En el momento de airearse el documental, su nombre podía ser encontrado en Twitter una media de 72 veces por día, y hasta 380 cuando está el campeonato de la NCAA en juego. El odio que generaba es ya parte de la cultura popular baloncestística americana, más concretamente de la universitaria, que puede convertirse en una locura.
Laettner se lo toma con un gran sentido del humor –vamos, que le sigue dando igual, pero de otra manera a cuando jugaba-, y excepcional fue su posado tirado en el suelo con Anthony Davis pisándole. Mejor todavía siendo la preparación de los Juegos Olímpicos de Londres, a los que Davis acudía aún como jugador universitario… de Kentucky.
También de aplauso fue su aparición en un partido benéfico en el Rupp Arena, cancha de los Kentucky Wildcats, en que, vestido de traje, salió a la cancha con una toalla para limpiar el suelo de rodillas. En aquel partido se popularizó la venta de unas camisetas que decían “Todavía odio a Christian Laettner”, que le dio la idea de crear otras que rezaran “Todavía quiero a Christian Laettner”, que vende para beneficio de su academia de baloncesto en Ponte Vedra Beach, Florida, donde actualmente reside.
De una personalidad fascinante y digna de estudio, el odio que Laettner desprendía era pura moda o diversión. Poco a poco se fue conociendo lo falso de algunos factores que incitaban a su odio, pero no era sino otro aliciente más con el que tomarse el deporte. A diferencia de otros deportistas caídos en desgracia, nunca dio motivos severos como para generar un sentimiento tan extremo como el odio, pero tal vez por eso fue por lo que se convirtió en algo divertido y en todo un fenómeno a seguir durante sus cuatros años en Duke.
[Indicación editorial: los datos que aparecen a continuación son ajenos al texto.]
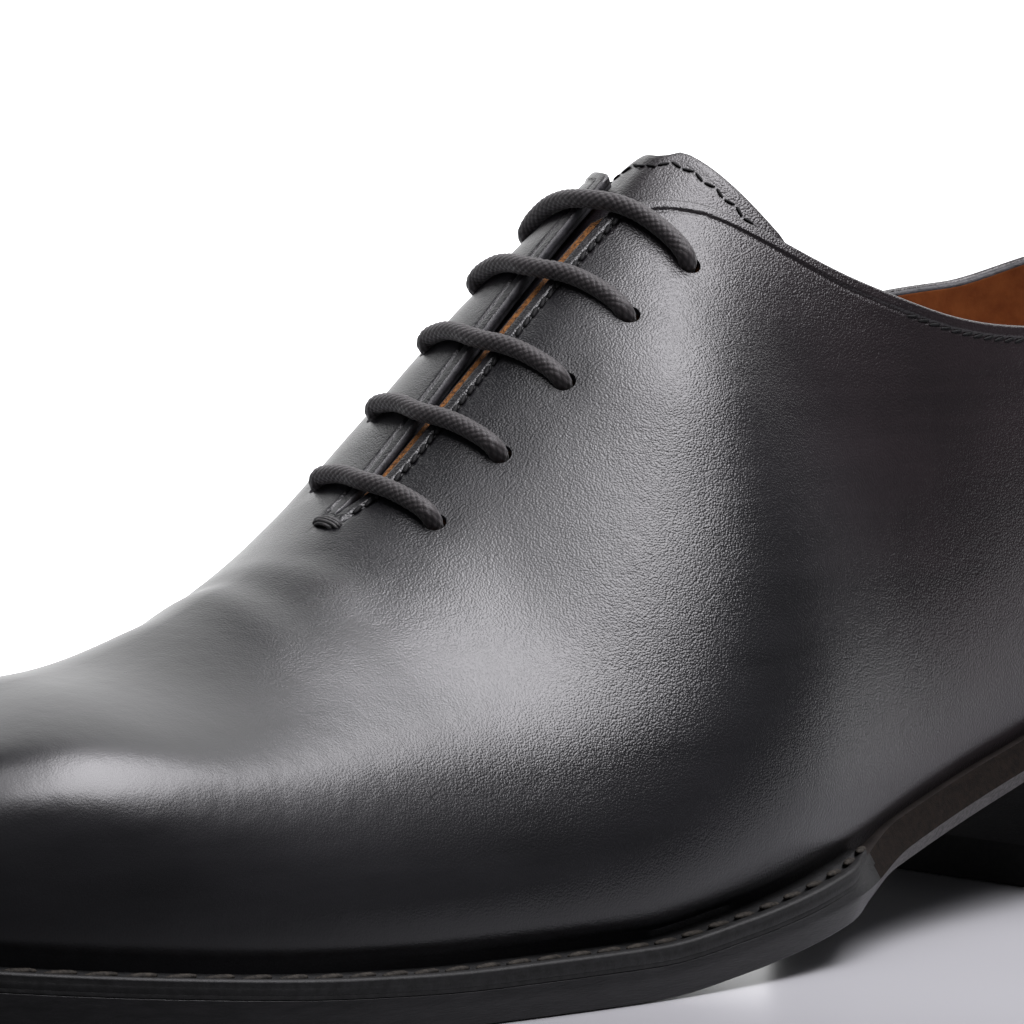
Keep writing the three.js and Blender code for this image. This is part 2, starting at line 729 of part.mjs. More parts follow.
function barEnd(hole, towards) {
  const across = towards.clone().sub(hole.centre);
  across.addScaledVector(hole.normal, -across.dot(hole.normal)).normalize();
  const bend = eyeletDiameter / 2;
  const points = [-0.8 * wall, 0].map((rise) => hole.centre.clone().addScaledVector(hole.normal, rise));
  for (const turned of [Math.PI / 4, Math.PI / 2]) {
    points.push(hole.centre.clone()
      .addScaledVector(across, bend * (1 - Math.cos(turned)))
      .addScaledVector(hole.normal, bend * Math.sin(turned)));
  }
  const top = slitEdge(hole.u);
  for (const share of [0.4, 0.7, 1]) {
    const v = hole.v + (top - hole.v) * share;
    points.push(surface(hole.u, v).addScaledVector(surfaceNormal(hole.u, Math.min(v, 0.999)), bend));
  }
  return points;
}

function barGeometry(pair) {
  const near = barEnd(pair.lateral, pair.medial.centre);
  const far = barEnd(pair.medial, pair.lateral.centre);
  const route = new LaceRoute([...near, ...far.reverse()]);
  const section = new THREE.Shape();
  section.absarc(0, 0, laceDiameter / 2, 0, 2 * Math.PI);
  return bare(new THREE.ExtrudeGeometry(section, {
    steps: 18,
    curveSegments: 4,
    bevelEnabled: false,
    extrudePath: route,
  }));
}

// Materials and the finished group
const leather = () => new THREE.MeshStandardMaterial({ color: 0x2b2a2d, roughness: 0.38, metalness: 0 });
const lining = () => new THREE.MeshStandardMaterial({ color: 0x6b3a22, roughness: 0.7, metalness: 0 });
const edgeInk = () => new THREE.MeshStandardMaterial({ color: 0x19191b, roughness: 0.45, metalness: 0 });
const rubber = () => new THREE.MeshStandardMaterial({ color: 0x141414, roughness: 0.8, metalness: 0 });
const waxedCord = () => new THREE.MeshStandardMaterial({ color: 0x39363a, roughness: 0.55, metalness: 0 });

const shoe = new THREE.Group();

function add(name, geometry, material) {
  const mesh = new THREE.Mesh(geometry, material);
  mesh.name = name;
  shoe.add(mesh);
}

add('upper', upperGeometry(), leather());
add('tongue', tongueGeometry(), leather());
add('insole', insoleGeometry(), lining());
add('welt', weltGeometry(), edgeInk());
add('outsole', outsoleGeometry(), edgeInk());
add('top_piece', liftGeometry(0, topPieceThickness), rubber());
for (let i = 1; i < liftCount; i += 1) {
  const low = topPieceThickness + liftThickness * (i - 1);
  add(`heel_lift_${liftCount + 1 - i}`, liftGeometry(low, low + liftThickness), edgeInk());
}
add('heel_lift_1', dishedLiftGeometry(topPieceThickness + liftThickness * (liftCount - 1)), edgeInk());
eyelets.forEach((pair, i) => add(`lace_bar_${i + 1}`, barGeometry(pair), waxedCord()));

export default shoe;
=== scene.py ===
import math

import bpy
import numpy as np
from mathutils import Matrix, Vector


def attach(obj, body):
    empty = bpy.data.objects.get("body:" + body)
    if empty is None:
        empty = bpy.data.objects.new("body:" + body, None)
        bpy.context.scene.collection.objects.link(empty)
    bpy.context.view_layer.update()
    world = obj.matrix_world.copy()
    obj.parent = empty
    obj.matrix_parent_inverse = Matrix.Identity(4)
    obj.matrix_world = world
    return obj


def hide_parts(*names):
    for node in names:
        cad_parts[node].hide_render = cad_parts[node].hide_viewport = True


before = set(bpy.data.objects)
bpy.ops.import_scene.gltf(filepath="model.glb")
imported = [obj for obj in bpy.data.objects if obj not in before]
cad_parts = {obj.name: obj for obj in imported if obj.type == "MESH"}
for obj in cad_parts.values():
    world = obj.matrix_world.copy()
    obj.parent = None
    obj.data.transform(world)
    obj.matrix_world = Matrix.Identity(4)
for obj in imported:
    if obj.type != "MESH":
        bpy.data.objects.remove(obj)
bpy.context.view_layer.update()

# A whole cut oxford, left shoe. Sizes are in millimetres until a mesh is made, in the frame's axes:
# +Z up, toe to -Y, outer side +X, origin on the floor under the middle of the heel.
# A station is a distance from the heel's back towards the toe: y = HEEL_CENTRE - station.
MM = 0.001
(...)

Era un chico privilegiado desde su nacimiento, blanco en una universidad de pijos, un abusón provocador para compañeros y rivales, mejor que nadie y guapo como ninguno. Puede que no todo fuese verdad, pero era la imagen que daba. Y para cargar contra un icono del deporte, eso es más que suficiente. Siempre el protagonista del escenario perfecto para dejar alguna genialidad que pasara a la historia. El jugador más odioso jamás imaginado, como creado por obra y gracia de un ser superior para poner a prueba al resto de mortales.